App stores for immersive platforms will be, and already are, a major target. Malicious applications can be designed to look like legitimate games or tools but contain malware designed to exfiltrate user data, gain root access to the device, or create botnets. Furthermore, the cross-platform nature of many experiences—interoperability between different headsets and PCs—creates additional complexity and potential weak links in the security chain.

Physical and Psychological Safety: When the Virtual Has Real Consequences

Perhaps the most unique category of risk with AR and VR is the direct threat to a user's physical and psychological well-being.

Physical Harm: A user immersed in a VR world is effectively blind and deaf to their physical surroundings. A malicious actor could exploit this by deliberately guiding them into obstacles, staircases, or other hazards. In AR, the danger is more insidious. A hacker could overlay false navigation arrows onto a road, obscuring a real hazard or leading a driver or pedestrian into danger. Critical information in an industrial AR application could be altered, leading a technician to make a catastrophic mistake with machinery.

Psychological Manipulation: The immersive power of these technologies makes users uniquely vulnerable to psychological attacks. "Brain hacking"—using tailored audiovisual stimuli to induce specific emotional states, seizures in photosensitive individuals, or extreme anxiety—becomes a frightening possibility. In social VR, avatar harassment takes on a new dimension due to the sense of physical presence; virtual assault can feel terrifyingly real and cause genuine psychological trauma. The line between virtual and real-world abuse blurs dangerously.

The Ecosystem of Risk: Beyond the Individual User

The threats extend far beyond the person wearing the headset. Organizations and society at large face significant challenges.

Enterprise and Corporate Threats

As companies adopt VR for training and AR for field service and design, they introduce new vectors for corporate espionage. A compromised AR headset on a factory floor could provide a live feed of proprietary processes and intellectual property to a competitor. Board meetings held in VR could be eavesdropped upon, leaking sensitive financial data.

Societal and Macro Threats

On a grand scale, the potential for misinformation and propaganda is magnified exponentially. Imagine deepfakes but in immersive 3D—a convincing, interactive simulation of a political leader making an inflammatory speech or a false flag event that never occurred. This could be used to manipulate public opinion and sow social discord with unprecedented effectiveness. Furthermore, the creation of vast datasets of biometric information poses a profound threat to personal anonymity and freedom of assembly if used for mass surveillance.

Forging a Path to a Secure Immersive Future

Mitigating these risks requires a multi-faceted approach involving technology, regulation, and user education. There is no single silver bullet.

Privacy by Design: Developers must integrate security and privacy into the fabric of their products from the very first line of code, not as an afterthought. This includes principles like data minimization (only collecting data absolutely necessary for functionality), on-device processing (processing sensitive data like biometrics locally on the headset instead of sending it to the cloud), and clear, granular user consent controls.

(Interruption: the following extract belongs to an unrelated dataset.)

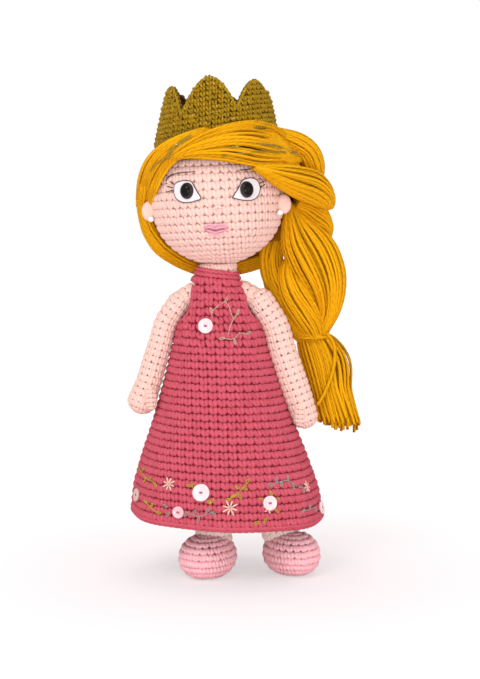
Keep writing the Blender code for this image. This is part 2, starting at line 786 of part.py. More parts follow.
def make_braid():
    """The plait: a ball that turns under the swoops, the thick body and the narrow neck inside its tie."""
    x, y, z = braid_ball
    rows = [(0.0, 0.0, BRAID_BALL_RADIUS, BRAID_BALL_RADIUS)]
    for share, out, wide, deep in BRAID_SHARES:
        rows.append((share, out, BRAID_HALF_WIDTH * wide, BRAID_HALF_DEPTH * deep))
    for share, out, round_share in BRAID_TIP_SHARES:
        rows.append((share, out, TIE_NECK_RADIUS * round_share, TIE_NECK_RADIUS * round_share))
    back = BRAID_BACK * BRAID_BACK_SHARE
    route = [
        (x + out * BRAID_LENGTH, y + back * min(1, 4 * share), z - share * BRAID_LENGTH, half, depth)
        for share, out, half, depth in rows
    ]
    braid = place(limb(route, sides=18, rings=15), "braid", looks["gold_yarn"])
    end = Vector(route[-1][:3])
    ring = TIE_NECK_RADIUS + GAP + TIE_YARN_RADIUS
    profile = [
        (
            ring + TIE_YARN_RADIUS * math.cos(step * FULL_TURN / 10),
            TIE_YARN_RADIUS * math.sin(step * FULL_TURN / 10),
        )
        for step in range(10, -1, -1)
    ]
    place(turned(profile, 20), "hair_tie", looks["gold_yarn"], at=end - Vector((0, 0, TIE_YARN_RADIUS)))
    top = TIE_NECK_RADIUS + GAP + TIE_NECK_RADIUS
    tassel_rows = [(0.0, 0.0, TIE_NECK_RADIUS, TIE_NECK_RADIUS)]
    for share, out, wide, deep in TASSEL_SHARES:
        tassel_rows.append((share, out, TASSEL_HALF_WIDTH * wide, TASSEL_HALF_DEPTH * deep))
    span = TASSEL_LENGTH - top
    route = [
        (end.x + out * TASSEL_LENGTH, end.y, end.z - top - share * span, half, depth)
        for share, out, half, depth in tassel_rows
    ]
    place(limb(route, sides=18, rings=8, last_cap=TASSEL_END_SHARE), "tassel", looks["gold_yarn"])
    return braid


def crown_height(turn):
    """The height of the crown's edge at a turn about it: a band that carries rounded points side by side."""
    part = abs(((turn - CROWN_TURN) / FULL_TURN * CROWN_POINTS + 0.5) % 1 - 0.5) * 2
    even, across, both, forward = CROWN_RISE_SHARES
    rise = even + across * math.sin(turn) + both * math.sin(turn) ** 2 + forward * math.cos(turn)
    return rise * (CROWN_BAND + (CROWN_HEIGHT - CROWN_BAND) * (1 - part**2))


def make_crown():
    """A crocheted crown with six blunt points, leaning in towards its tips."""
    shape = turned([(1, row / CROWN_ROWS) for row in range(CROWN_ROWS, -1, -1)], CROWN_SIDES)
    seat = math.sqrt(1 - (2 * (CROWN_RADIUS - CROWN_WALL) / DOME_SIZE.x) ** 2) * DOME_SIZE.z / 2
    for vertex in shape.verts:
        turn = math.atan2(vertex.co.x, -vertex.co.y)
        height = vertex.co.z * crown_height(turn)
        radius = CROWN_RADIUS + (CROWN_TOP_RADIUS - CROWN_RADIUS) * height / CROWN_HEIGHT
        low = seat + CROWN_LIFT
        across = radius * math.sin(turn) + CROWN_LEAN_SHARE * height
        vertex.co = (across, -radius * math.cos(turn), low + height)
    shape.normal_update()
    face_outwards(shape)
    crown = place(shape, "crown", looks["old_gold"], parent=hair_frame)
    solid_sheet(crown, CROWN_WALL)
    return crown


def make_button(name, diameter, turn, share):
    """A round button with a raised rim and two holes, flat on the dress."""
    radius = diameter / 2
    profile = (
        (0, BUTTON_THICKNESS - BUTTON_RIM),
        (radius - 2 * BUTTON_RIM, BUTTON_THICKNESS - BUTTON_RIM),
        (radius - BUTTON_RIM, BUTTON_THICKNESS),
        (radius, BUTTON_THICKNESS / 2),
        (radius - BUTTON_RIM, 0),
        (0, 0),
    )
    button = place(turned(profile, BUTTON_SIDES), name, looks["button_pink"])
    button.matrix_world = dress_frame(turn, share)
    bpy.context.view_layer.update()
    for side in (-1, 1):
        hole = place(rod(BUTTON_HOLE_RADIUS, 4 * BUTTON_THICKNESS, sides=6), name + "_hole", helper=True)
        offset = Matrix.Translation((side * BUTTON_HOLE_PITCH / 2, 0, 0))
        hole.matrix_world = button.matrix_world @ offset
        cut(button, hole)


clear_scene()
doll = new_collection("amigurumi_doll", shown=True)
cutters = new_collection("cutters", shown=False)
looks = {
    "skin": material("skin yarn", SKIN, 0.9),
    "rose": material("rose yarn", ROSE, 0.9),
    "gold_yarn": material("golden yarn", GOLD_YARN, 0.85),
    "old_gold": material("old gold metallic yarn", OLD_GOLD, 0.5),
    "shoe_pink": material("pink yarn", SHOE_PINK, 0.9),
    "button_pink": material("pink button", BUTTON_PINK, 0.35),
    "felt": material("white felt", FELT_WHITE, 0.95),
    "black": material("black plastic", BLACK, 0.08),
    "lip_pink": material("lip thread", LIP_PINK, 0.7),
    "pearl": material("pearl", PEARL_WHITE, 0.2),
    "washer": material("grey plastic", WASHER_GREY, 0.5),
}
head_frame = empty("head_frame", HEAD_CENTRE, HEAD_TILT)
hair_frame = empty("hair_frame", DOME_CENTRE, CROWN_TILT)
braid_ball = Vector((HEAD_CENTRE.x + BRAID_SIDE, BRAID_BACK, HEAD_CENTRE.z))

head = make_head()
head_clearance = grown(head)
torso = make_torso()
dress = make_dress()
cut(torso, head_clearance, grown(dress))

for name, side, length, hand_radius in (
    ("right_arm", -1, RIGHT_ARM_LENGTH, RIGHT_HAND_RADIUS),
    ("left_arm", 1, LEFT_ARM_LENGTH, LEFT_HAND_RADIUS),
):
    arm, shoulder = make_arm(name, side, length, hand_radius)
    cut(torso, ball(SHOULDER_RADIUS + SOCKET_GAP, name + "_socket", shoulder))
    cut(dress, ball(SHOULDER_RADIUS + ARMHOLE_EASE, name + "_hole", shoulder))

for name, side, forward in (("right", -1, STEP_OFFSET), ("left", 1, -STEP_OFFSET)):
    leg, shoe, hip = make_leg(name, side, forward)
    cut(torso, ball(LEG_RADIUS + SOCKET_GAP, name + "_hip_socket", hip))

for name, side in (("right", -1), ("left", 1)):
    make_eye(name, side)
make_ear("right", -1, RIGHT_EAR_OUT, RIGHT_EAR_BACK, RIGHT_PEARL_SHARES)
make_ear("left", 1, LEFT_EAR_OUT, LEFT_EAR_BACK, LEFT_PEARL_SHARES)
make_lips()

hair_cap, dome_clearance, braid_room = make_hair_cap()
upper_swoop, lower_swoop = make_swoops()
fringe = make_fringe()
side_lock = make_side_lock()
braid = make_braid()
crown = make_crown()
socket = ball(BRAID_BALL_RADIUS + SOCKET_GAP, "braid_socket", braid_ball)
cut(hair_cap, socket)
cap_clearance = grown(hair_cap)
fringe_clearance = grown(fringe)
upper_clearance = grown(upper_swoop)
cut(fringe, head_clearance, dome_clearance)
cut(side_lock, head_clearance, cap_clearance, fringe_clearance)
cut(upper_swoop, dome_clearance, socket, braid_room)
near_lower = (dome_clearance, socket, braid_room, fringe_clearance, upper_clearance)
cut(lower_swoop, *near_lower, solver="MANIFOLD")
cut(crown, dome_clearance, fringe_clearance, upper_clearance)

make_button("chest_button", CHEST_BUTTON_DIAMETER, CHEST_BUTTON_TURN, CHEST_BUTTON_SHARE)
for number, (diameter, turn, share) in enumerate(HEM_BUTTONS, start=1):
    make_button(f"hem_button_{number}", diameter, turn, share)
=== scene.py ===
"""A crocheted amigurumi doll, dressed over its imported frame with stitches, yarn hair, felt and thread.

Metres, +Z up. The doll faces -Y, and +X is its own left.
"""

import logging
import math
from dataclasses import dataclass, field
from enum import Enum
from typing import Any, Callable, Iterable, Optional, Sequence

import bmesh
import bpy
import numpy as np
from mathutils import Matrix, Vector
from mathutils.bvhtree import BVHTree


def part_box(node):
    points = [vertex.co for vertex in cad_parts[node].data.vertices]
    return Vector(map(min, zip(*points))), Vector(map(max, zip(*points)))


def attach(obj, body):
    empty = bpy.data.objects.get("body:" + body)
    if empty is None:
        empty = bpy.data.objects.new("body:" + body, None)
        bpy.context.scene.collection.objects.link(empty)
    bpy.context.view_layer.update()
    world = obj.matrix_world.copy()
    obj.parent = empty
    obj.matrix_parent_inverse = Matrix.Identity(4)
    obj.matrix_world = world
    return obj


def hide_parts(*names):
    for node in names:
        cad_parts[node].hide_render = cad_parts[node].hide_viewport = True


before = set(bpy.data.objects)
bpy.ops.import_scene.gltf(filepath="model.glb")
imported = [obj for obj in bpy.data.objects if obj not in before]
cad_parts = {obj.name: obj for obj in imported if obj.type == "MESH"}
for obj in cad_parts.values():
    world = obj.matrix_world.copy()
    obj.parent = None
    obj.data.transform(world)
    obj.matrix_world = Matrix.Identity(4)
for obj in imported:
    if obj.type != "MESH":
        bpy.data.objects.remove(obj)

Points = np.ndarray
Colour = tuple[float, float, float]
Row = tuple[float, ...]
MM = 0.001
FULL_TURN = 2 * math.pi
GOLDEN_ANGLE = 2.39996
FORWARD = np.array((0.0, -1.0, 0.0))
SHOULDERS = ((-42.86 * MM, -3 * MM, 168 * MM), (9.28 * MM, -3 * MM, 168 * MM))
DOME_CENTRE = (-13 * MM, 3 * MM, 232 * MM)
LOG = logging.getLogger("doll")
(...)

Advanced Security Technologies: The industry must invest in and implement stronger encryption for data both at rest and in transit, robust identity and access management systems, and continuous vulnerability testing. Behavioral analytics could be used to detect anomalies that might indicate a compromised device or a user in distress.

The Regulatory Imperative: Policymakers need to develop new legal frameworks that address the unique challenges of AR/VR. Existing data protection laws like GDPR are a start, but they must be expanded and refined to explicitly cover biometric and spatial data, define virtual crimes, and establish liability for virtual-to-physical harm.

User Empowerment and Literacy: Ultimately, users must be their own first line of defense. This requires comprehensive digital literacy education that covers immersive technology risks. Users need to be taught to scrutinize privacy policies, manage their privacy settings aggressively, understand what data is being collected, and maintain critical thinking even within compelling virtual experiences.

The promise of AR and VR to revolutionize human experience is undeniable, offering a future of enhanced connection, productivity, and creativity. But this future can only be realized if we consciously and deliberately build it on a foundation of trust and security. The choices made today by developers, corporations, and regulators will determine whether the metaverse becomes a digital utopia or a dystopian playground for malicious actors. The headset may be virtual, but the risks are utterly real, and addressing them is the imperative first step into our immersive future.